## [OBJECTIVE]
Only the lines from the one holding "return parts" through the one holding "for node in" are to be retyped, exactly as they appear, with both boundary lines included.

## [SOURCE MATERIAL]
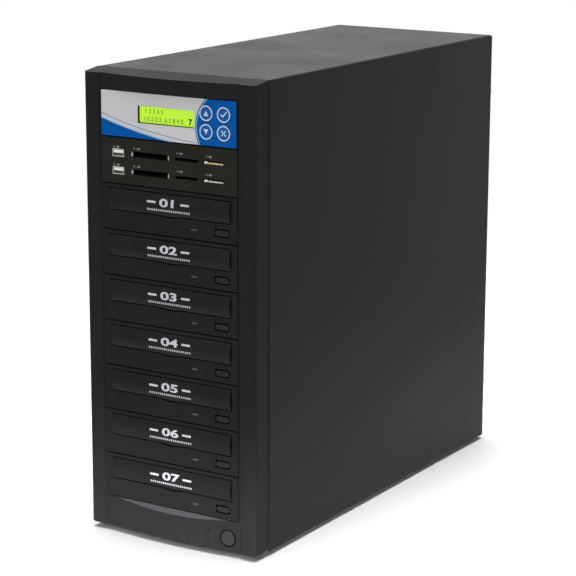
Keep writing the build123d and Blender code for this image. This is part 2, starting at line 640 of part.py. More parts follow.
def drive_tray(bay):
    """Disc tray: a round recess for the disc, and a slot over the spindle and the lens."""
    z = tray_z(bay)
    y = (DRIVE_Y + DOOR_THICKNESS, DRIVE_Y + DOOR_THICKNESS + TRAY_LENGTH)
    tray = slab((-TRAY_WIDTH / 2, TRAY_WIDTH / 2), y, z)
    disc = extrude(RegularPolygon(DISC_RECESS_RADIUS, DISC_RECESS_SIDES), amount=TRAY_THICKNESS)
    tray -= Pos(0, DISC_Y, z[1] - DISC_RECESS_DEPTH) * disc
    tray -= slab((-19, 19), (DISC_Y - 19, DISC_Y + 56), (z[0] - 1, z[1] + 1))
    return tray - slab((-TRAY_WIDTH / 2 + 8, TRAY_WIDTH / 2 - 8), (y[1] - 20, y[1] - 6), (z[0] + 2, z[1] + 1))


def drive_button(bay):
    z = bay_top(bay) - EJECT_DROP
    front = DRIVE_Y - 0.6
    stem = plate_outline(eject_outline(0), (front, DRIVE_Y + 6.5), EJECT_X, z)
    collar_y = DRIVE_Y + DRIVE_PANEL_WALL + 0.1
    return stem + plate_outline(Rectangle(EJECT_WIDTH + 2.4, EJECT_HEIGHT + 1.6), (collar_y, collar_y + 1), EJECT_X, z)


def drive_case(bay):
    """Closed steel case behind the drive's panel, open at the front."""
    z = bay_top(bay) - PANEL_TOP_GAP - PANEL_HEIGHT / 2
    half = DRIVE_BODY_HEIGHT / 2
    y = (DRIVE_BODY_Y, DRIVE_BODY_Y + DRIVE_BODY_LENGTH)
    case = slab((-UNIT_HALF, UNIT_HALF), y, (z - half, z + half))
    hollow = slab((-UNIT_HALF + 1, UNIT_HALF - 1), (y[0] - 1, y[1] - 1), (z - half + 1, z + half - 1))
    return case - hollow


def deck_z(bay):
    """Floor of the drive's case and top of the deck's plate."""
    floor = bay_top(bay) - PANEL_TOP_GAP - PANEL_HEIGHT / 2 - DRIVE_BODY_HEIGHT / 2 + 1
    return floor, floor + 6


def drive_deck(bay):
    """Plastic deck: side walls, ledges that the tray runs on, and a plate with a slot for the sled."""
    floor, plate = deck_z(bay)
    tray_low, tray_high = tray_z(bay)
    y = (DRIVE_BODY_Y + 3, DRIVE_BODY_Y + DRIVE_BODY_LENGTH - 1)
    inner = TRAY_WIDTH / 2 + 0.4
    wall = slab((inner, UNIT_HALF - 1), y, (floor, tray_high + 2.0))
    ledge = slab((inner - 5, inner + 1), y, (tray_low - 2.4, tray_low - 0.4))
    hood = slab((inner - 2, inner + 1), y, (tray_high + 0.4, tray_high + 2.0))
    deck = mirrored(wall + ledge + hood) + slab((-inner, inner), y, (plate - 2, plate))
    return deck - slab((-19, 19), (DISC_Y + 6, DISC_Y + 58), (plate - 3, plate + 1))


def drive_spindle(bay):
    """Spindle motor on its plate, with the turntable just under the tray."""
    plate = deck_z(bay)[1]
    top = tray_z(bay)[0] - 0.8
    base = slab((-14, 14), (DISC_Y - 14, DISC_Y + 14), (plate, plate + 3))
    return base + Pos(0, DISC_Y, plate) * extrude(RegularPolygon(9, 16), amount=top - plate)


def drive_sled(bay):
    """Laser sled in the slot of the deck, with its lens actuator on top."""
    plate = deck_z(bay)[1]
    body = slab((-18.5, 18.5), (DISC_Y + 20, DISC_Y + 46), (plate - 2, plate + 5))
    return body + slab((-6, 6), (DISC_Y + 26, DISC_Y + 38), (plate + 5, plate + 8))


# ---- lamps, power button --------------------------------------------------
def lamp_lenses():
    lenses = [rod(1.5, (bow_y(PANEL_LAMP_X) + 0.3, FACE_Y + 6), PANEL_LAMP_X, z) for z in PANEL_LAMP_ZS]
    for x, z in reader_lamps():
        lenses.append(plate_outline(Rectangle(1.4, 1.4), (READER_Y + 0.2, READER_Y + 4), x, z))
    for number in range(1, DRIVE_COUNT + 1):
        z = bay_top(drive_bay(number)) - LAMP_DROP
        lenses.append(slab((LAMP_X - 3, LAMP_X + 3), (DRIVE_Y + 0.1, DRIVE_Y + 5), (z - 0.9, z + 0.9)))
    return lenses


def power_button():
    """Round cap with a bevelled rim, on a square stem."""
    front = bow_y(BUTTON_X) - 0.6
    cap = rod(BUTTON_RADIUS, (front, FACE_Y + 10), BUTTON_X, BUTTON_Z)
    cap = chamfer(cap.edges().group_by(Axis.Y)[0], 0.7)
    z = (BUTTON_Z - 3, BUTTON_Z + 3)
    return cap + slab((BUTTON_X - 3, BUTTON_X + 3), (FACE_Y + 9, SEAM_Y + 1), z)


def power_switch():
    """Push switch behind the button, on a bracket from the front plate."""
    y = SEAM_Y + SHEET
    body = slab((BUTTON_X - 8, BUTTON_X + 8), (y + 4.0, y + 14), (BUTTON_Z - 6, BUTTON_Z + 6))
    ears = slab((BUTTON_X - 10.5, BUTTON_X - 8), (y, y + 14), (BUTTON_Z - 6, BUTTON_Z + 6))
    ears += slab((BUTTON_X + 8, BUTTON_X + 9.5), (y, y + 14), (BUTTON_Z - 6, BUTTON_Z + 6))
    return body + ears


# ---- writing --------------------------------------------------------------
def subparts():
    parts = {
        "front_bezel": front_bezel(),
        "chassis_frame": chassis_frame(),
        "drive_cage": drive_cage(),
        "rear_panel": rear_panel(),
        "cover": cover(),
        "feet": feet(),
        "thumb_screws": thumb_screws(),
        "power_supply_case": power_supply_case(),
        "power_inlet": power_inlet(),
        "power_rocker": power_rocker(),
        "supply_board": supply_board(),
        "fan_frames": [fan_frame(*place) for place in fan_places().values()],
        "controller_bezel": controller_bezel(),
        "controller_overlay": controller_overlay(),
        "display_module": display_module(),
        "circuit_boards": circuit_boards(),
        "reader_bezel": reader_bezel(),
        "port_shells": port_shells(),
        "card_sockets": card_sockets(),
        "lamp_lenses": lamp_lenses(),
        "power_button": power_button(),
        "power_switch": power_switch(),
    }
    for name, place in fan_places().items():
        parts[name + "_fan_rotor"] = fan_rotor(*place)
    for name, place in zip(("up", "down", "confirm", "cancel"), key_places()):
        parts["key_" + name] = controller_key(*place)
    bays = [drive_bay(number) for number in range(1, DRIVE_COUNT + 1)]
    for number, bay in enumerate(bays, start=1):
        parts[f"drive_{number}_bezel"] = drive_bezel(bay)
        parts[f"drive_{number}_tray"] = drive_tray(bay)
        parts[f"drive_{number}_door"] = drive_door(bay)
        parts[f"drive_{number}_button"] = drive_button(bay)
    parts["drive_cases"] = [drive_case(bay) for bay in bays]
    parts["drive_decks"] = [drive_deck(bay) for bay in bays]
    parts["drive_spindles"] = [drive_spindle(bay) for bay in bays]
    parts["drive_sleds"] = [drive_sled(bay) for bay in bays]
    return parts


os.makedirs("parts", exist_ok=True)
for node, shape in subparts().items():
    whole = Compound(children=shape) if isinstance(shape, list) else shape
    export_step(whole, f"parts/{node}.step")
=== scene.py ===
import math

import bmesh
import bpy
import numpy as np
from mathutils import Matrix, Vector


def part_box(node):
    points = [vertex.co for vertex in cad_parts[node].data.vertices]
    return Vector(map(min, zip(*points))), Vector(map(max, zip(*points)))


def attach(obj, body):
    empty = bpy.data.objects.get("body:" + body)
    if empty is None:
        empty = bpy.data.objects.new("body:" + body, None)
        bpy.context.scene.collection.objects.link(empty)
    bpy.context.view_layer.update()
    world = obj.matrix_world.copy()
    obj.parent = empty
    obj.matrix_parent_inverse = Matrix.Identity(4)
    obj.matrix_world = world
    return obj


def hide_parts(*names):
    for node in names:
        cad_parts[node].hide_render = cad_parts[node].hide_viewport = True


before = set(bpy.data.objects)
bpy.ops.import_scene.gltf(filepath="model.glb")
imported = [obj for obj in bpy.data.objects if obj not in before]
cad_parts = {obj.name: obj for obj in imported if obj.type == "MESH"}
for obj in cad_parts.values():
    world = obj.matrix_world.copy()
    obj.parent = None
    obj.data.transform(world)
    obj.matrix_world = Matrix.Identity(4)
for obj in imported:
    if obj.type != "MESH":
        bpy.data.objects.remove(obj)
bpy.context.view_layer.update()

bl_info = {
    "name": "Disc and Card Copier Tower",
    "version": (1, 0, 0),
    "blender": (4, 5, 0),
    "location": "View3D > Sidebar > Tower",
    "description": "Dresses the frame of a nine-bay disc copier tower: finishes, prints and small fittings",
    "category": "Object",
}

MM = 0.001
DRIVES = range(1, 8)
KEYS = ("up", "down", "confirm", "cancel")
INK = 0.03 * MM  # how far a print lies before the face that carries it
WELD = 0.002 * MM  # points closer than this become one
BAY_MARGIN = 0.6  # mm between a panel and the edge of its bay, above and below


# ---- meshes ---------------------------------------------------------------
def link_mesh(name, vertices, faces, material, body, closed=False):
    """Object in the row frame that rides on a body; a closed form gets merged doubles and outward normals."""
    mesh = bpy.data.meshes.new(name)
    mesh.from_pydata(vertices.tolist(), [], faces.tolist())
    if closed:
        work = bmesh.new()
        work.from_mesh(mesh)
        bmesh.ops.remove_doubles(work, verts=work.verts, dist=WELD)
        bmesh.ops.recalc_face_normals(work, faces=work.faces)
        work.to_mesh(mesh)
        work.free()
    mesh.materials.append(material)
    piece = bpy.data.objects.new(name, mesh)
    bpy.context.scene.collection.objects.link(piece)
    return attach(piece, body)


def grid_faces(rows, columns):
    """Quads of a grid whose last column joins its first; an anticlockwise outline faces the front."""
    index = np.arange(rows * columns).reshape(rows, columns)
    index = np.hstack([index, index[:, :1]])
    quads = np.stack([index[:-1, :-1], index[:-1, 1:], index[1:, 1:], index[1:, :-1]], axis=-1)
    return quads.reshape(-1, 4)


def superellipse(half_x, half_z, squareness=2.0, count=40):
    """Outline x = a |cos t|^(2/n), z = b |sin t|^(2/n), signed: n = 2 is round, 8 nearly a rectangle."""
    t = np.arange(count) * 2 * math.pi / count
    power = 2 / squareness
    x = half_x * np.sign(np.cos(t)) * np.abs(np.cos(t)) ** power
    z = half_z * np.sign(np.sin(t)) * np.abs(np.sin(t)) ** power
    return np.stack([x, z], axis=-1)


def fluted(radius, flutes, depth):
    """Round outline whose radius dips by depth between flutes: r = R - d |sin(n t / 2)|."""
    t = np.arange(flutes * 4) * 2 * math.pi / (flutes * 4)
    r = radius - depth * np.abs(np.sin(flutes * t / 2))
    return np.stack([r * np.cos(t), r * np.sin(t)], axis=-1)


def triangle(half_x, half_z, per_side=4):
    """Outline that runs straight between three corners, the first at the top."""
    corners = np.array([(0, half_z), (-half_x, -half_z), (half_x, -half_z)])
    along = np.linspace(0, 1, per_side, endpoint=False)[:, None]
    return np.vstack([a + (b - a) * along for a, b in zip(corners, np.roll(corners, -1, axis=0))])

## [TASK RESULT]
    return parts


os.makedirs("parts", exist_ok=True)
for node, shape in subparts().items():
    whole = Compound(children=shape) if isinstance(shape, list) else shape
    export_step(whole, f"parts/{node}.step")
=== scene.py ===
import math

import bmesh
import bpy
import numpy as np
from mathutils import Matrix, Vector


def part_box(node):
    points = [vertex.co for vertex in cad_parts[node].data.vertices]
    return Vector(map(min, zip(*points))), Vector(map(max, zip(*points)))


def attach(obj, body):
    empty = bpy.data.objects.get("body:" + body)
    if empty is None:
        empty = bpy.data.objects.new("body:" + body, None)
        bpy.context.scene.collection.objects.link(empty)
    bpy.context.view_layer.update()
    world = obj.matrix_world.copy()
    obj.parent = empty
    obj.matrix_parent_inverse = Matrix.Identity(4)
    obj.matrix_world = world
    return obj


def hide_parts(*names):
    for node in names:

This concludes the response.